PhD Proposal: Translating Natural Language to Visually Grounded Verifiable Plans

http://umd.zoom.us/my/angelosm
To be useful in household environments, robots may need to understand natural language in order to parse and execute verbal commands from novice users. This is a challenging problem that requires mapping linguistic constituents to physical entities and at the same time orchestrating an action plan that utilizes these entities to complete a task. Planning problems that previously relied on querying manually crafted knowledge bases can now leverage Large Language Models (LLMs) as a source of commonsense reasoning to map high-level instructions to action plans. However, the produced plans often suffer from model hallucinations, ignore action preconditions, or omit essential intermediate actions under the assumption that users can infer them from context and prior experience.In this proposal, we present our work on translating natural language instructions to visually grounded verifiable plans. First, we motivate the use of classical concepts such as Linear Temporal Logic (LTL) to verify LLM-generated action plans. By expressing these plans in a formal language notation that adheres to a set of rules and specifications, we can generate discrete robot controllers with provable performance guarantees. Second, we focus on grounding linguistic instructions to visual sensory information and we find that Vision Language Models (VLMs) often struggle with identifying non-visual attributes.
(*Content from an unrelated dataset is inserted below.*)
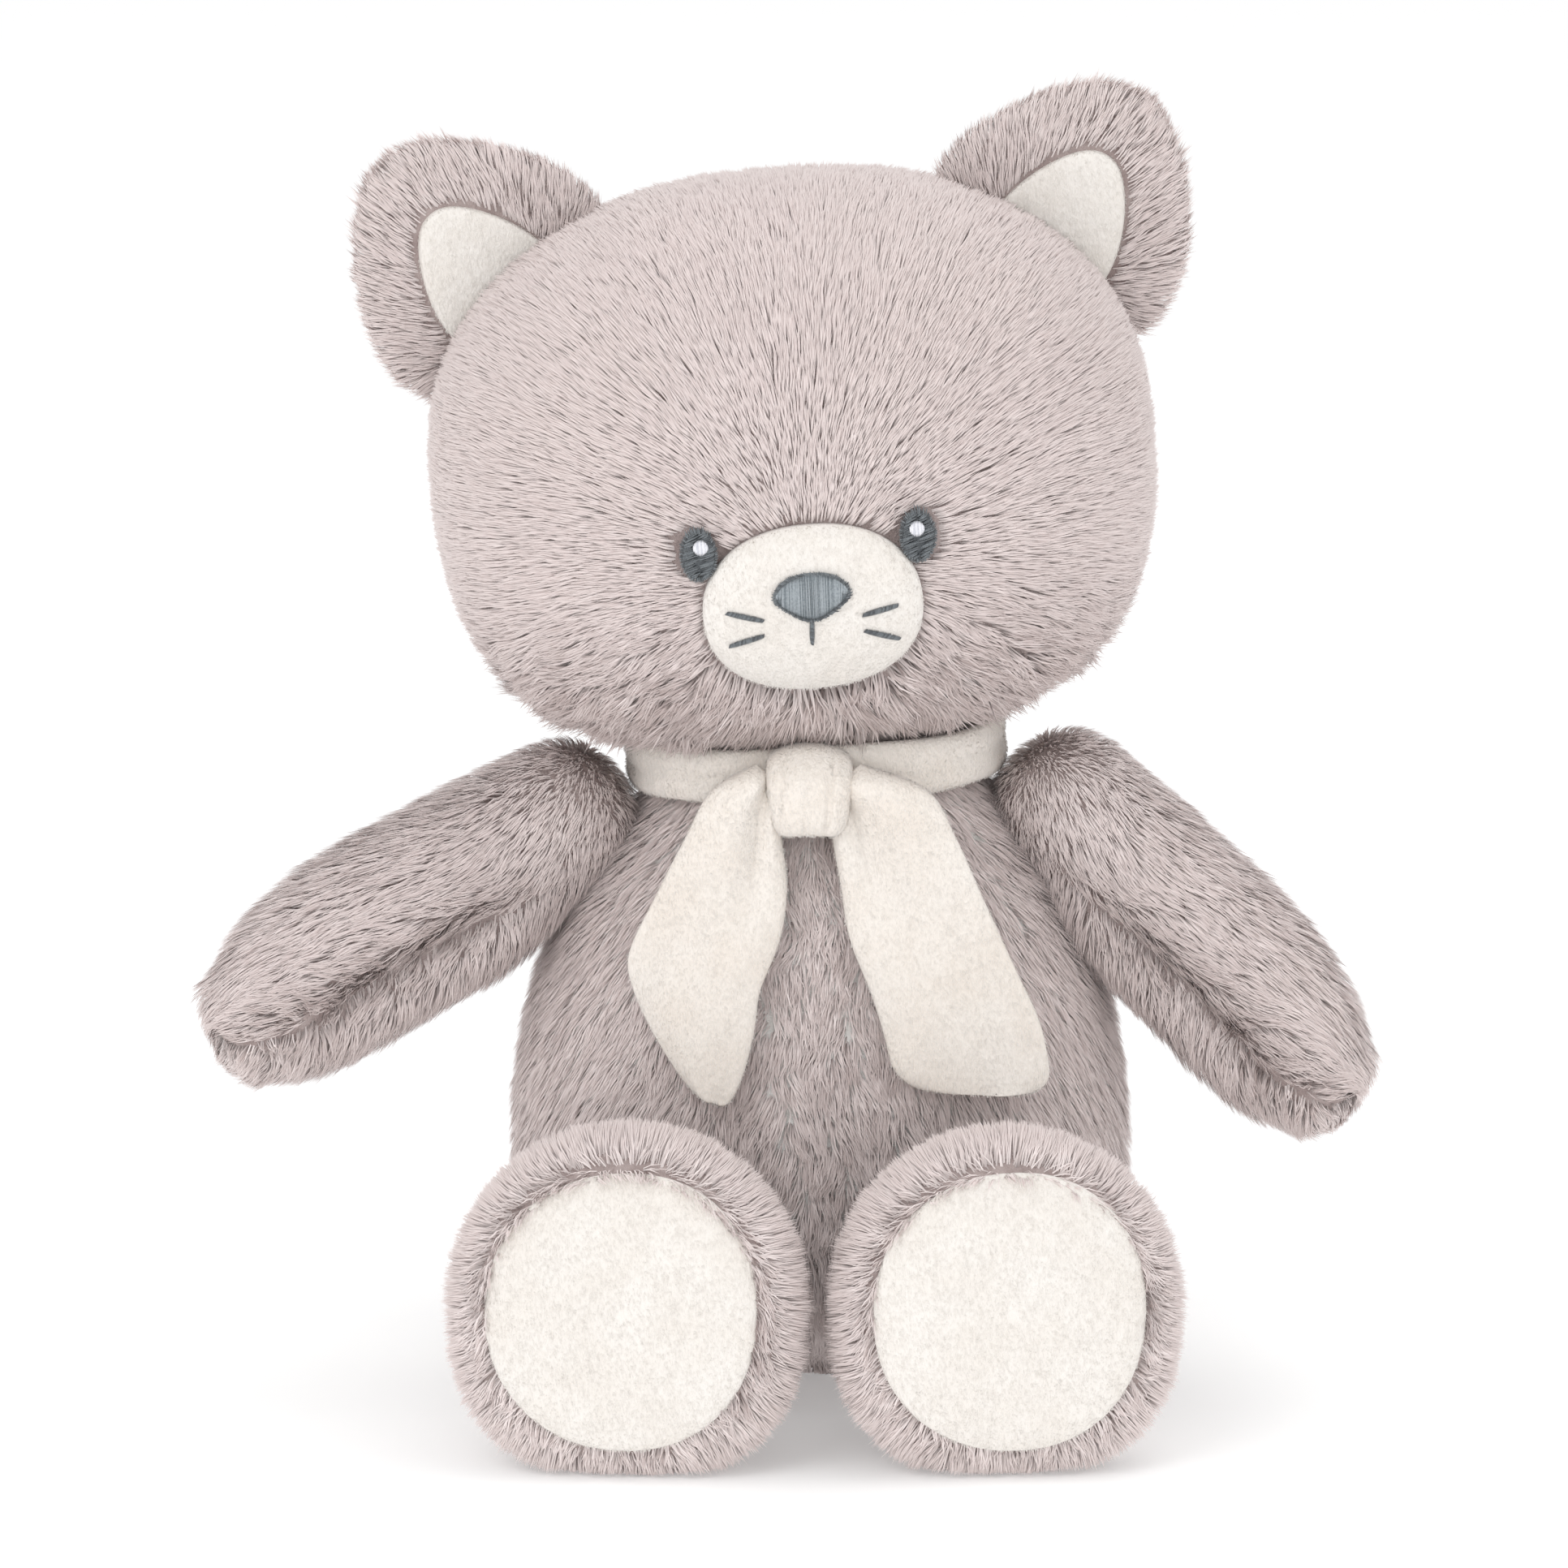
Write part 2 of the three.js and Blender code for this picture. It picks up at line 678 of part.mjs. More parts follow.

Our key insight is that non-visual attribute detection can be effectively achieved by active perception guided by visual reasoning. To this end, we present a perception-action API that consists of perceptual and motoric functions. When prompted with this API and a natural language query, an LLM generates a program to actively identify attributes given an input image. Third, we present ongoing work using the Planning Domain Definition Language (PDDL) as an action representation. By binding perceptual functions to action preconditions and effects explicitly modeled in the PDDL domain, we visually validate successful action execution at runtime, producing visually grounded verifiable action plans.